При выходе из здания у меня шевельнулась было мыслишка заглянуть к Дервину и спросить телефончик Бена Кука или отколоть какую-нибудь другую шутку, но мне было не до веселья. Ко времени, когда я вернулся в «Грин медоу», был уже почти полдень, а сам я совершенно уверился, что жизнь так и останется безотрадным движением по кругу, пока я не получу удовольствия от встречи с доктором Брэдфордом.
Двое мальчиков оказались на месте. Распорядитель отловил их для меня, и я заключил с ними сделку: я покупаю сэндвичи – по два на каждого, – бананы, мороженое и шипучку, мы отходим под дерево и едим, пьем и веселимся при условии, что они не ждут от меня оплаты потерянного времени. Они согласились, и мы запаслись провизией в буфете и подыскали подходящее дерево.
Один из них, тощий и бледный паренек с каштановыми волосами, носил сумку Мануэля Кимболла, а другой – Питера Оливера Барстоу. Этот второй был низеньким и толстым, с живыми карими глазками и со множеством веснушек. Звали его Майк Аллен. Мы устроились под деревом, и, прежде чем начать трапезу, он заявил:
– Знаете, мистер, а ведь нам и не платят.
– Ты хочешь сказать, вы работаете за просто так?
– Нам платят за то время, когда мы на круге. Мы совсем не теряем времени. У нас все равно не было бы партий до окончания ланча.
– Да что ты говоришь! Ты чертовски честен, даже слишком. Если не поостережешься, работать тебе в банке. Ешь давай свой сэндвич.
Пока мы жевали, я перешел к четверке Барстоу. По тому, как мальчики отбарабанили всю историю, было несложно догадаться, что они повторяли ее не меньше тысячи раз – Андерсону и Корбетту, конечно же, другим носильщикам, семьям и друзьям во дворе.
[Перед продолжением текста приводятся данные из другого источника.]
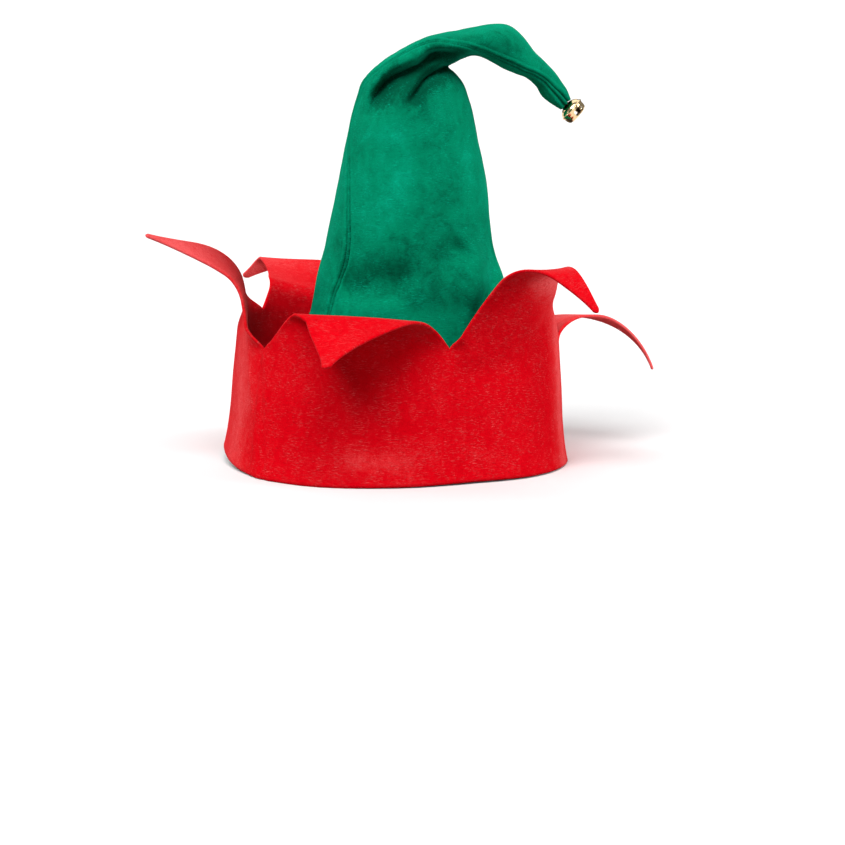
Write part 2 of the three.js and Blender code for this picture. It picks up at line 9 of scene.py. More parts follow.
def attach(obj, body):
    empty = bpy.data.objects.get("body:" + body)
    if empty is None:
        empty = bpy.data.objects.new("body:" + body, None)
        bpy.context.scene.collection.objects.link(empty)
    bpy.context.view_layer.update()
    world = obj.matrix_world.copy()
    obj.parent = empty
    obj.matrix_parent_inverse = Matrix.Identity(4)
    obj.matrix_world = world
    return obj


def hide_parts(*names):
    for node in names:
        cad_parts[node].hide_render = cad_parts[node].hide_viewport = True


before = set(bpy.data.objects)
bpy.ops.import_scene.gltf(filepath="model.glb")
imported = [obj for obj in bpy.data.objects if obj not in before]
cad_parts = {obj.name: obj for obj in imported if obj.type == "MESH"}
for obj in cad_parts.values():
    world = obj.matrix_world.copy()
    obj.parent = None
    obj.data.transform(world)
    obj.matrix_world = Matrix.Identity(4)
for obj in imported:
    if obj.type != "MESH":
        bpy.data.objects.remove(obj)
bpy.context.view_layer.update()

Они ни разу не запнулись, у них был готов ответ на мельчайшую подробность, и потому я почти распростился с надеждой выудить из них что-нибудь новенькое. Они рисовали эту картину уже так много раз, что теперь могли изобразить ее с закрытыми глазами. Не то чтобы я ожидал чего-нибудь этакого, просто я уже давным-давно усвоил от Вулфа, что монетка обычно закатывается в самый темный угол. Я не услышал никаких достойных упоминания отклонений от версий, изложенных Ларри Барстоу и Мануэлем Кимболлом. Когда сэндвичи и прочее закончились, я понял, что бледный и худой мальчик выдоен досуха, и отправил его назад к распорядителю. Толстяка Майка я чуток придержал, оставшись посидеть с ним под деревом. Была в нем некая сметливость, и он мог кое-что заметить. Например, как вел себя доктор Брэдфорд, когда прибыл на место трагедии у четвертой лунки. Но и здесь мне не перепало ни крошки. Малый лишь припомнил, что доктор совсем запыхался, когда подбежал к остальным, а когда поднялся после осмотра Барстоу, был хотя и бледен, но спокоен.
Я спросил о сумке для клюшек. На этот счет у него не было ни малейших сомнений: он совершенно точно положил ее в автомобиль Барстоу спереди, прислонив к водительскому сиденью.
– Ты, Майк, уверен, был очень взволнован, – предположил я. – Как и любой другой в подобную минуту. Мог ли ты случайно поставить ее в другую машину?
– Нет, сэр. Не мог. Других машин там не было.
– А может, ты положил туда чью-то чужую сумку?